AIM OF THE EXERCISE:
Find the lines holding the string "that" in the data, then copy all of them.
***** DATA PROVIDED *****
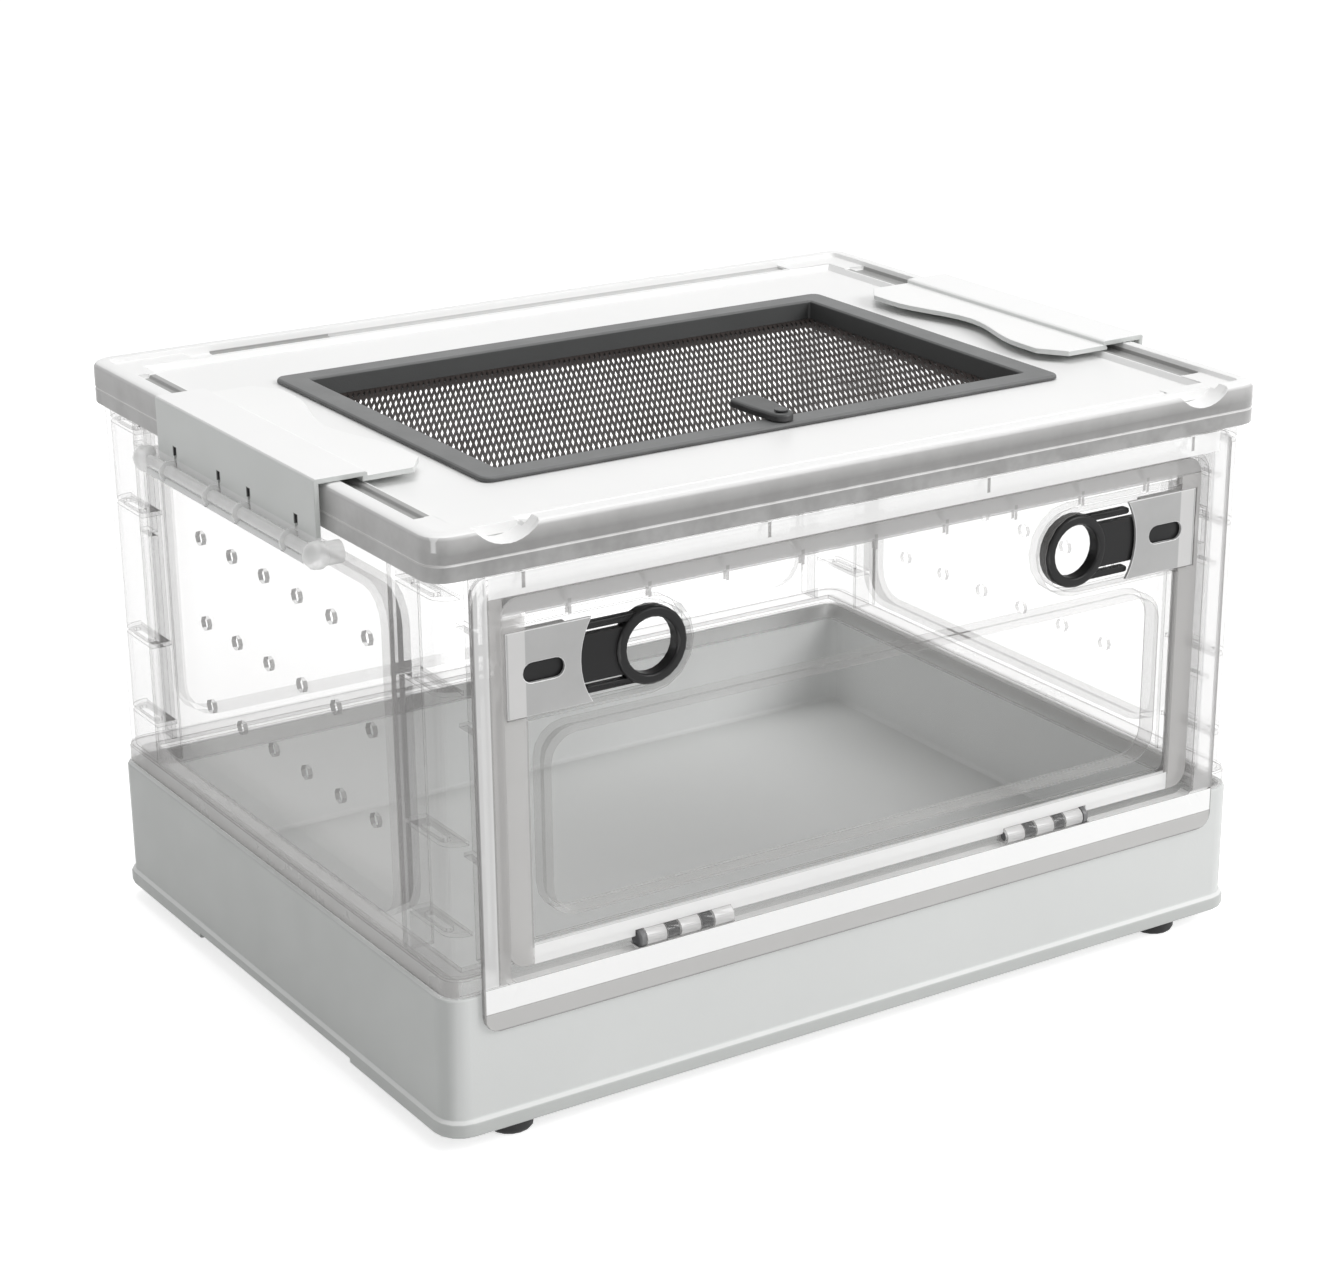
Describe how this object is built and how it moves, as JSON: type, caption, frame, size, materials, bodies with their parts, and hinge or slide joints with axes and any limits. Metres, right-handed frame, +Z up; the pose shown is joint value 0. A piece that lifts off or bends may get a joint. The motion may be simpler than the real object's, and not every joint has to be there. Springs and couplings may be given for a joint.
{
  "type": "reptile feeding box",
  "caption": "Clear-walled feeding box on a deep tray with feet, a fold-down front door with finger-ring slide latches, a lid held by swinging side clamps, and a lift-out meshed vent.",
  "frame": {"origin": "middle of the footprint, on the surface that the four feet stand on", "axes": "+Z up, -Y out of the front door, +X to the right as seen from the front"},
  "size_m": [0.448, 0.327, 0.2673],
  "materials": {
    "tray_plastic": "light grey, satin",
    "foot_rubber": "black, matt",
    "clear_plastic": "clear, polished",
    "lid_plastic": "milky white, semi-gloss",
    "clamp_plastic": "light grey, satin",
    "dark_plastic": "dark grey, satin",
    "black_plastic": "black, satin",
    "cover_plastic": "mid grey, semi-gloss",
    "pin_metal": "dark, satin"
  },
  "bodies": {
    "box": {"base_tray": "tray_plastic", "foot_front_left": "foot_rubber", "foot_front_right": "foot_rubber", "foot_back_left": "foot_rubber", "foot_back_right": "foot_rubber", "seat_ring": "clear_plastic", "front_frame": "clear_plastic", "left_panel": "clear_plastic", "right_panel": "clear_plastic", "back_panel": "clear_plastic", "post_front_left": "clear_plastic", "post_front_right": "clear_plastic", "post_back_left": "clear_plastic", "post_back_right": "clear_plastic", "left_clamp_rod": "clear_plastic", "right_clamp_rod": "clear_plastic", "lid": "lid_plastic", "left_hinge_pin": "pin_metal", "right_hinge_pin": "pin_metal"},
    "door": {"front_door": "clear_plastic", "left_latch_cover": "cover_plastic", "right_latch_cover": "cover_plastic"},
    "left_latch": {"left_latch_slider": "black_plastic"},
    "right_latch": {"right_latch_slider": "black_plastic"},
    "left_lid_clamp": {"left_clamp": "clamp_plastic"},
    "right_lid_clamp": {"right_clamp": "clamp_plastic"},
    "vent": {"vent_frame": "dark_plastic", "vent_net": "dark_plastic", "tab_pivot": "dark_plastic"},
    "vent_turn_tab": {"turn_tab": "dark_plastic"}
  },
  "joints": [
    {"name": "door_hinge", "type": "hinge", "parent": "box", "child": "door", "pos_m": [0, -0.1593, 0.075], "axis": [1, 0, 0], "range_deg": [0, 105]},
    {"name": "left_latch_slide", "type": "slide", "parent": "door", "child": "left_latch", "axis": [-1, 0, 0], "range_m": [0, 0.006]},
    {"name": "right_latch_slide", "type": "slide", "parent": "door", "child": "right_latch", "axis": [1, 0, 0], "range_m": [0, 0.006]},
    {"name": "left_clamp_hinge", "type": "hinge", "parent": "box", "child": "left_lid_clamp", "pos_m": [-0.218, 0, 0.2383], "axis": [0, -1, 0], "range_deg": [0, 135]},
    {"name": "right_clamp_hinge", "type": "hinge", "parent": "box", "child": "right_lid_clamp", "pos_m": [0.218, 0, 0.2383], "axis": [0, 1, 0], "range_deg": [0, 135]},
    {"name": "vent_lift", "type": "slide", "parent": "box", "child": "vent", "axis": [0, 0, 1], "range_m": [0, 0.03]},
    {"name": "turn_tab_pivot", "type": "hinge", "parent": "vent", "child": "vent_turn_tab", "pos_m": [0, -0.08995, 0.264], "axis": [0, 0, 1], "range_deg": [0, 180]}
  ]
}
*****
***** DATA PROVIDED *****
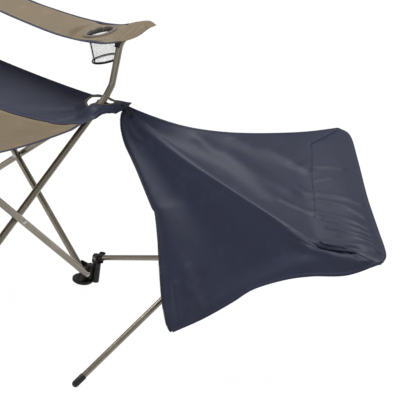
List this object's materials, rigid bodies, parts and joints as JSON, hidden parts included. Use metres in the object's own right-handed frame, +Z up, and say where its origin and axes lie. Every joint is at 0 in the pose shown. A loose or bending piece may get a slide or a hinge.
*****
***** DATA PROVIDED *****
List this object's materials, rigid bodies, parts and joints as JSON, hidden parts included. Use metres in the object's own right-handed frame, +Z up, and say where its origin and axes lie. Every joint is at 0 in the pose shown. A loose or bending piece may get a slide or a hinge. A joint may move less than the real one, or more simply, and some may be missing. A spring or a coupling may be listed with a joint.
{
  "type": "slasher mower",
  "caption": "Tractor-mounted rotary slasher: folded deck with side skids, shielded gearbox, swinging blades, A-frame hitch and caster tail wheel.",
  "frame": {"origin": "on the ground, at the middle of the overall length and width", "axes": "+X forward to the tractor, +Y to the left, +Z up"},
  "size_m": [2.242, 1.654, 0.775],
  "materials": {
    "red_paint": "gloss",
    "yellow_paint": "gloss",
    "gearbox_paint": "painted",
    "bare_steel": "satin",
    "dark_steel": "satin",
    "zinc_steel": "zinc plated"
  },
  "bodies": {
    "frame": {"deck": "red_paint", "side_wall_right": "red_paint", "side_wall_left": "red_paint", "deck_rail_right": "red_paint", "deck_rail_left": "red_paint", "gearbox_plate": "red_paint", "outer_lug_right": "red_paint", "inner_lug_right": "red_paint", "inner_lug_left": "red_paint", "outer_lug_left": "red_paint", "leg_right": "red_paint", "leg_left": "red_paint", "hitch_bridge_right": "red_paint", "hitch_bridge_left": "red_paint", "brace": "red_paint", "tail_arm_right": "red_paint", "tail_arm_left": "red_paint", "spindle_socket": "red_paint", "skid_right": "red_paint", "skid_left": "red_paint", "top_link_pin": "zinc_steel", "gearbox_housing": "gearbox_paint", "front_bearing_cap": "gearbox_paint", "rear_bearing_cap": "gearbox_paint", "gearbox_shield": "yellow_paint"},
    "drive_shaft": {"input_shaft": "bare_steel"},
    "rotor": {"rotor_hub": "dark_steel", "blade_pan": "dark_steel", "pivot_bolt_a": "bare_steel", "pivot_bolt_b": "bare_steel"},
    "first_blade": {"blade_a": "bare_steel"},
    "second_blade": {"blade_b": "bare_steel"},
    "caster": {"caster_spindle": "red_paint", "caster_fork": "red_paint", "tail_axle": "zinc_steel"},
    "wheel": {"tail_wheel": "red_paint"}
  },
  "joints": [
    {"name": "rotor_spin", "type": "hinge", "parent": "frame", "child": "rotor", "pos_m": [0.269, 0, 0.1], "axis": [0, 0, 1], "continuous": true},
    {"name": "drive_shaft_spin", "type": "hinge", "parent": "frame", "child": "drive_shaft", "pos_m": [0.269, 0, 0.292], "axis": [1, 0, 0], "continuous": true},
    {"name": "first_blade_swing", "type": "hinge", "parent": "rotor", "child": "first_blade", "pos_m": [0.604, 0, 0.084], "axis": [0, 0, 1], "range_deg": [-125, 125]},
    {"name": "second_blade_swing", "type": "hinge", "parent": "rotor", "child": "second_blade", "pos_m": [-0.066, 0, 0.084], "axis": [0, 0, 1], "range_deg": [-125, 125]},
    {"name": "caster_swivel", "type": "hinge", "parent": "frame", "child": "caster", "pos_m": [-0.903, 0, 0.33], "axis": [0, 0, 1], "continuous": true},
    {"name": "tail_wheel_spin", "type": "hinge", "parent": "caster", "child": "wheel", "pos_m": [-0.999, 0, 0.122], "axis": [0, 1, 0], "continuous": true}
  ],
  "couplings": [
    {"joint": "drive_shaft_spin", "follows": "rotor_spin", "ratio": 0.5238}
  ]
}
*****
TASK RESULT:
Describe how this object is built and how it moves, as JSON: type, caption, frame, size, materials, bodies with their parts, and hinge or slide joints with axes and any limits. Metres, right-handed frame, +Z up; the pose shown is joint value 0. A piece that lifts off or bends may get a joint. The motion may be simpler than the real object's, and not every joint has to be there. Springs and couplings may be given for a joint.
  "frame": {"origin": "middle of the footprint, on the surface that the four feet stand on", "axes": "+Z up, -Y out of the front door, +X to the right as seen from the front"},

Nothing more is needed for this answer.